Well, yeah I do. I do think the new Modi government is one of the most appalling. He treats his own people in such a nasty way which neglects the justice and fairness that should come to people of different ancestry today in all over India. So I think the neglect of Indians in India is a major catastrophe that has ridden the country. India wasn’t like that before the present, and the next season began. People like Gandhi and Nehru and Subhash Chandra Bose and many others have worked very hard to make the country a combined united nation, and suddenly, we find that there is one thought of the nation, the majoritarian part, [that] is going ahead and trying to make a mess of the life of the minorities.

Professor Sen, my last question. I note that you stand by your description to Le Monde that the Indian government, that is to say, the Modi government of today, is one of the most appalling in the world and you’ve just explained that. You say this because it treats its own people in such a nasty way but let me ask you before I end for a little bit of perspective – how does the Indian government compare with the governments in countries like Iran, Afghanistan, Russia? Those are also governments that treat their people in terrible ways. How does the Modi government compare to the governments of Iran, Afghanistan, and Russia?

Sometimes when we look at the worse actions, even the worse record, we may feel that ‘oh, maybe we’re not so bad’ but that’s a terrible way of thinking about our nations. There are two reasons. Quite often the nastiness that we see in other countries, even though they may look worse than what we see in India, in many respects, they have relief of a kind that India doesn’t often have, but there is also the fact that people in different countries in the world are doing something to fight in favour of a kind of justice that every country and the nation in every part of the world.

Absolutely, sir. I take your point entirely. There may be countries like Iran, Afghanistan, possibly Russia, that treat their people even worse than the Indian government treats its people, but that doesn’t mean that the Indian government is not one of the most appalling in the world. I take that point, I’m only repeating it because I think it’s very important for the audience. I end there but I’ll point out that we’ve limited our discussion to what you call the communitarian majoritarian policies of this government.

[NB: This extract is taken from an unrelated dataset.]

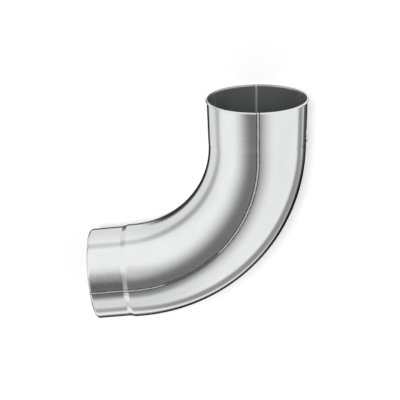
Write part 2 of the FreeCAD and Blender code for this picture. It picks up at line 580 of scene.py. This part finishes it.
def galvanised(name, grain, heat_and_shade, colour, metallic, roughness, streaks, toes, zone, spigot_painted_shade):
    """Bright zinc-coated sheet, grained and rippled, duller and darker along its welds, with a band of
    painted shade beside the weld on the spigot.
    """
    material, tree, shader = new_metal(name, metallic, roughness)
    sheet = place_group(tree, grain)
    weld = place_group(tree, heat_and_shade, {"Zone width": zone, "Spigot painted shade width": spigot_painted_shade})
    plain = mixed(tree, sheet.outputs["Cloud"], shaded(colour, CLOUD_DARK), shaded(colour, CLOUD_PALE))
    specks = ramped(tree, sheet.outputs["Grain"], NOISE_LOW, NOISE_HIGH, 0.0, SPECK_STRENGTH)
    grained = mixed(tree, specks, plain, shaded(colour, SPECK_DARK))
    bend_zone = maths(tree, "MULTIPLY", weld.outputs["Zone"], BEND_DULLNESS)
    # The spigot's band adds painted shade, a dark reflection put into the colour
    heat_tint_and_painted_shade = maths(tree, "MAXIMUM", bend_zone, weld.outputs["Spigot painted shade"])
    darkening_strength = ramped(tree, sheet.outputs["Grain"], NOISE_LOW, NOISE_HIGH, ZONE_AND_SHADE_LEAST, ZONE_AND_SHADE_MOST)
    dull = maths(tree, "MULTIPLY", heat_tint_and_painted_shade, darkening_strength)
    # Darker beside the welds: a dull zone from welding, and painted shade on the spigot
    zoned = mixed(tree, dull, grained, shaded(colour, ZONE_AND_SHADE_DARK))
    toe = maths(tree, "MULTIPLY", weld.outputs["Toe"], toes)
    join(tree, mixed(tree, toe, zoned, TOE_COLOUR), shader.inputs["Base Color"])
    smoothest, roughest = roughness * (1.0 - streaks), roughness * (1.0 + streaks)
    streaked = ramped(tree, sheet.outputs["Streak"], NOISE_LOW, NOISE_HIGH, smoothest, roughest)
    dulled = maths(tree, "MULTIPLY", weld.outputs["Zone"], ZONE_ROUGHNESS)
    join(tree, maths(tree, "ADD", streaked, dulled), shader.inputs["Roughness"])
    ripples = relief(tree, sheet.outputs["Ripple"], RIPPLE_RELIEF)
    grains = relief(tree, sheet.outputs["Grain"], SHEET_GRAIN_RELIEF, ripples)
    join(tree, grains, shader.inputs["Normal"])
    return material


def bright_edge(name, grain, colour, roughness):
    """The sheet's cut edge, worn bright."""
    material, tree, shader = new_metal(name, 1.0, roughness)
    sheet = place_group(tree, grain)
    worn = mixed(tree, sheet.outputs["Grain"], shaded(colour, EDGE_DARK), colour)
    join(tree, worn, shader.inputs["Base Color"])
    join(tree, relief(tree, sheet.outputs["Grain"], EDGE_GRAIN_RELIEF), shader.inputs["Normal"])
    return material


def weld_root_metal(name, grain):
    """The weld's root inside the pipe, a little brighter than the sheet beside it."""
    material, tree, shader = new_metal(name, 0.8, 0.35)
    bead = place_group(tree, grain)
    pale = mixed(tree, bead.outputs["Grain"], ROOT_DARK, ROOT_PALE)
    join(tree, pale, shader.inputs["Base Color"])
    join(tree, relief(tree, bead.outputs["Grain"], ROOT_GRAIN_RELIEF), shader.inputs["Normal"])
    return material


def weld_bead_metal(name, grain):
    """A weld bead, bright on its crown, dark at both toes and dull along one stretch."""
    material, tree, shader = new_metal(name, 1.0, 0.3)
    bead = place_group(tree, grain, {"Grain pitch": 700.0})
    where = add_node(tree, "ShaderNodeUVMap", uv_map="sheet_lengths")
    parts = add_node(tree, "ShaderNodeSeparateXYZ")
    join(tree, where.outputs[0], parts.inputs[0])
    off_crown = maths(tree, "ABSOLUTE", parts.outputs[0])
    uneven = maths(tree, "SUBTRACT", bead.outputs["Grain"], 0.5)
    ragged = maths(tree, "MULTIPLY", uneven, OXIDE_RAGGEDNESS)
    toes = ramped(tree, maths(tree, "ADD", off_crown, ragged), OXIDE_START, OXIDE_FULL)
    begins = ramped(tree, parts.outputs[1], DULL_START * MM, (DULL_START + DULL_FADE_IN) * MM)
    ends = ramped(tree, parts.outputs[1], (DULL_END - DULL_FADE_OUT) * MM, DULL_END * MM, 1.0, 0.0)
    dull = maths(tree, "MULTIPLY", begins, ends)
    dark = maths(tree, "MAXIMUM", toes, maths(tree, "MULTIPLY", dull, DULL_OXIDE))
    crown = mixed(tree, bead.outputs["Grain"], BEAD_DARK, BEAD_PALE)
    oxide = maths(tree, "MULTIPLY", dark, OXIDE_STRENGTH)
    darkened = mixed(tree, oxide, crown, OXIDE_COLOUR)
    join(tree, darkened, shader.inputs["Base Color"])
    roughness = ramped(tree, bead.outputs["Grain"], NOISE_LOW, NOISE_HIGH, BEAD_SMOOTHEST, BEAD_ROUGHEST)
    join(tree, roughness, shader.inputs["Roughness"])
    join(tree, relief(tree, bead.outputs["Grain"], BEAD_GRAIN_RELIEF), shader.inputs["Normal"])
    return material


# Studio


# The photograph's camera: its place in metres, its turn in degrees and its lens
CAMERA_PLACE = (-0.0140, 0.2981, 1.0103)
CAMERA_TURN = (-22.06, 2.04, -1.465)
CAMERA_LENS = 93.24

# Directions of the studio, which is laid out round the camera: to its right, upwards in
# its view, and from the bend towards it
RIGHT, UP, FRONT = Euler([math.radians(angle) for angle in CAMERA_TURN]).to_matrix().col

# Light of the white room on the floor and that of the lamp, how much whiter the camera
# sees the floor, and half of the floor's side and its gap under the bend, in metres
ROOM_LIGHT = 0.30
LAMP_LIGHT = 0.70
FLOOR_GLOW = 0.08
FLOOR_HALF_SIDE = 4.0
FLOOR_GAP = 0.0001

# The lamp's width in degrees, and how far it is to the left of the camera and below it,
# as shares of its distance
LAMP_WIDTH = 24.0
LAMP_LEFT = 0.13
LAMP_BELOW = 0.04

# Dark cards and gaps between the white walls, as shiny metal sees them. Each one has
# its angle from the front, its angle round from the right, its own turn, its two half
# sizes, how soft its border is, and the share of the light that it leaves.
DARK_CARDS = (
    # The gap below the camera, which the welds' side of the pipe sees, and its darkest part
    (38, -112, 0, 0.38, 0.46, 0.80, 0.20),
    (60, -98, 0, 0.16, 0.14, 0.70, 0.50),
    # The camera itself
    (10, 180, 0, 0.20, 0.20, 0.80, 0.80),
    # The left wall, which is less lit, a grey panel on it, and the dark corner behind it
    (130, 150, 0, 0.75, 0.75, 0.30, 0.82),
    (100, 155, 66, 0.95, 0.14, 0.70, 0.56),
    (152, 145, 45, 0.40, 0.20, 0.35, 0.08),
    # The right wall and the front one below, which are a little less lit
    (80, -30, 0, 0.60, 0.60, 0.80, 0.93),
    (85, -95, 0, 0.45, 0.30, 0.70, 0.80),
    # A grey panel low on the right, and the dark corners behind it
    (123, -45, 85, 0.85, 0.21, 0.40, 0.34),
    (150, -5, 90, 0.35, 0.28, 0.35, 0.10),
    (155, -45, 90, 0.35, 0.25, 0.30, 0.10),
    (150, -95, 90, 0.30, 0.24, 0.35, 0.12),
    # The dark table's edge behind the bend
    (180, 0, 0, 0.45, 0.45, 0.15, 0.10),
    # A dark card low on the left and behind, meant for the inside of the socket
    (120, -135, 0, 0.45, 0.15, 0.40, 0.06),
)


def studio_world():
    """A white studio. Shiny metal sees its soft boxes and the darker gaps between them."""
    world = bpy.data.worlds.new("studio")
    bpy.context.scene.world = world
    world.use_nodes = True
    world.cycles.sampling_method = "NONE"
    tree = world.node_tree
    tree.nodes.clear()
    finish = add_node(tree, "ShaderNodeOutputWorld")
    direction = add_node(tree, "ShaderNodeTexCoord").outputs["Generated"]

    def toward(axis):
        node = add_node(tree, "ShaderNodeVectorMath", operation="DOT_PRODUCT")
        join(tree, direction, node.inputs[0])
        node.inputs[1].default_value = tuple(axis)
        return node.outputs["Value"]

    def spot(from_front, around):
        """The direction at an angle from the front, the way outwards there and the way round."""
        out = math.cos(around) * RIGHT + math.sin(around) * UP
        back = -math.sin(from_front) * FRONT + math.cos(from_front) * out
        side = -math.sin(around) * RIGHT + math.cos(around) * UP
        return math.cos(from_front) * FRONT + math.sin(from_front) * out, back, side

    light = None
    for from_front, around, turn, half_long, half_wide, soft, left in DARK_CARDS:
        middle, back, side = spot(math.radians(from_front), math.radians(around))
        turn = math.radians(turn)
        across = add_node(tree, "ShaderNodeCombineXYZ")
        join(tree, toward((math.cos(turn) * back + math.sin(turn) * side) / half_long), across.inputs[0])
        join(tree, toward((math.cos(turn) * side - math.sin(turn) * back) / half_wide), across.inputs[1])
        length = add_node(tree, "ShaderNodeVectorMath", operation="LENGTH")
        join(tree, across.outputs[0], length.inputs[0])
        inside = ramped(tree, length.outputs["Value"], 1.0 - soft, 1.0 + soft, 1.0, 0.0)
        facing = ramped(tree, toward(middle), 0.0, 0.25)
        dark = maths(tree, "MULTIPLY", maths(tree, "MULTIPLY", inside, facing), left - 1.0)
        kept = maths(tree, "ADD", dark, 1.0)
        light = kept if light is None else maths(tree, "MULTIPLY", light, kept)

    glossy = add_node(tree, "ShaderNodeBackground", {"Color": (1.0, 1.0, 1.0, 1.0)})
    join(tree, light, glossy.inputs["Strength"])
    rays = add_node(tree, "ShaderNodeLightPath")
    plain = add_node(tree, "ShaderNodeBackground", {"Color": (1.0, 1.0, 1.0, 1.0)})
    seen = maths(tree, "MULTIPLY", rays.outputs["Is Camera Ray"], 1.0 - ROOM_LIGHT)
    join(tree, maths(tree, "ADD", seen, ROOM_LIGHT), plain.inputs["Strength"])
    choose = add_node(tree, "ShaderNodeMixShader")
    join(tree, rays.outputs["Is Glossy Ray"], choose.inputs[0])
    join(tree, plain.outputs[0], choose.inputs[1])
    join(tree, glossy.outputs[0], choose.inputs[2])
    join(tree, choose.outputs[0], finish.inputs["Surface"])


def floor():
    """A plain white floor that takes the bend's soft shadow."""
    mesh = bpy.data.meshes.new("floor")
    side, height = FLOOR_HALF_SIDE, cad_box[0][2] - FLOOR_GAP
    corners = [(-side, -side, height), (side, -side, height), (side, side, height), (-side, side, height)]
    mesh.from_pydata(corners, [], [(0, 1, 2, 3)])
    material = bpy.data.materials.new("white_floor")
    material.use_nodes = True
    tree = material.node_tree
    tree.nodes.clear()
    finish = add_node(tree, "ShaderNodeOutputMaterial")
    paper = add_node(tree, "ShaderNodeBsdfDiffuse", {"Color": (1.0, 1.0, 1.0, 1.0)})
    glow = add_node(tree, "ShaderNodeEmission", {"Color": (1.0, 1.0, 1.0, 1.0)})
    seen = add_node(tree, "ShaderNodeLightPath").outputs["Is Camera Ray"]
    join(tree, maths(tree, "MULTIPLY", seen, FLOOR_GLOW), glow.inputs["Strength"])
    both = add_node(tree, "ShaderNodeAddShader")
    join(tree, paper.outputs[0], both.inputs[0])
    join(tree, glow.outputs[0], both.inputs[1])
    join(tree, both.outputs[0], finish.inputs["Surface"])
    mesh.materials.append(material)
    plane = bpy.data.objects.new("floor", mesh)
    plane.visible_glossy = False
    bpy.context.scene.collection.objects.link(plane)


def overhead_lamp():
    """A wide soft lamp beside the camera, which keeps the shadow close to the bend."""
    lamp = bpy.data.lights.new("overhead", "SUN")
    lamp.energy = LAMP_LIGHT * math.pi
    lamp.angle = math.radians(LAMP_WIDTH)
    light = bpy.data.objects.new("overhead", lamp)
    toward = (FRONT - LAMP_LEFT * RIGHT - LAMP_BELOW * UP).normalized()
    light.rotation_euler = toward.to_track_quat("Z", "Y").to_euler()
    light.visible_glossy = False
    bpy.context.scene.collection.objects.link(light)


def camera():
    """The photograph's camera, nearly overhead."""
    lens = bpy.data.cameras.new("camera")
    lens.sensor_width = 36.0
    lens.lens = CAMERA_LENS
    lens.clip_start = 0.01
    view = bpy.data.objects.new("camera", lens)
    view.location = CAMERA_PLACE
    view.rotation_euler = [math.radians(angle) for angle in CAMERA_TURN]
    bpy.context.scene.collection.objects.link(view)
    bpy.context.scene.camera = view


camera()
floor()
overhead_lamp()
studio_world()
bpy.context.scene.view_settings.view_transform = "Standard"

grain = sheet_grain_group()
heat_and_shade = weld_heat_and_shade_group()
# The inside's zinc is a darker copy of the outside's: painted shade for the hollow of the pipe
zinc, shaded_inside_zinc = (0.86, 0.862, 0.865), (0.52, 0.525, 0.53)
# The spigot widths set a band of painted shade beside the spigot's weld, standing in for a dark
# reflection
throat_outside = galvanised(
    "galvanised_throat", grain, heat_and_shade, zinc, metallic=1.0, roughness=0.085,
    streaks=0.15, toes=0.94, zone=0.012, spigot_painted_shade=0.023,
)
heel_outside = galvanised(
    "galvanised_heel", grain, heat_and_shade, zinc, metallic=1.0, roughness=0.085,
    streaks=0.15, toes=0.94, zone=0.004, spigot_painted_shade=0.006,
)
# The inside is painted darker than the outside, as shade within the pipe
sheet_inside = galvanised(
    "galvanised_inside", grain, heat_and_shade, shaded_inside_zinc, metallic=0.88, roughness=0.20,
    streaks=0.05, toes=0.0, zone=0.004, spigot_painted_shade=0.004,
)
sheet_edge = bright_edge("cut_edge", grain, (0.92, 0.92, 0.92), 0.3)
weld_materials = [weld_bead_metal("weld_crown", grain), weld_root_metal("weld_root", grain)]

seam = math.asin(WELD_WIDTH / 2 / BODY_RADIUS)
heel_materials = [heel_outside, sheet_inside, sheet_edge]
throat_materials = [throat_outside, sheet_inside, sheet_edge]
half_shell("heel_half", seam, math.pi - seam, heel_materials, "heel_shell")
half_shell("throat_half", math.pi + seam, 2 * math.pi - seam, throat_materials, "throat_shell")
weld_bead("front_bead", 1.0, weld_materials, "front_weld")
weld_bead("rear_bead", -1.0, weld_materials, "rear_weld")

We haven’t talked about other things that I’m sure would corroborate and underline your belief that the Indian government is supporting such as its intolerance of dissent, such as the way it treats the media, the way institutions like the Election Commission and even parliament are now limited in their functioning or even the attack presently on the Supreme Court.

We haven’t discussed all of that, but I’ll point out that I imagine that would corroborate what you’ve said. I thank you for explaining what you said and I’ll repeat it again you stand by your view expressed to Le Monde that the Indian government is one of the most appalling in the world.

Professor Sen thank you very much for this interview.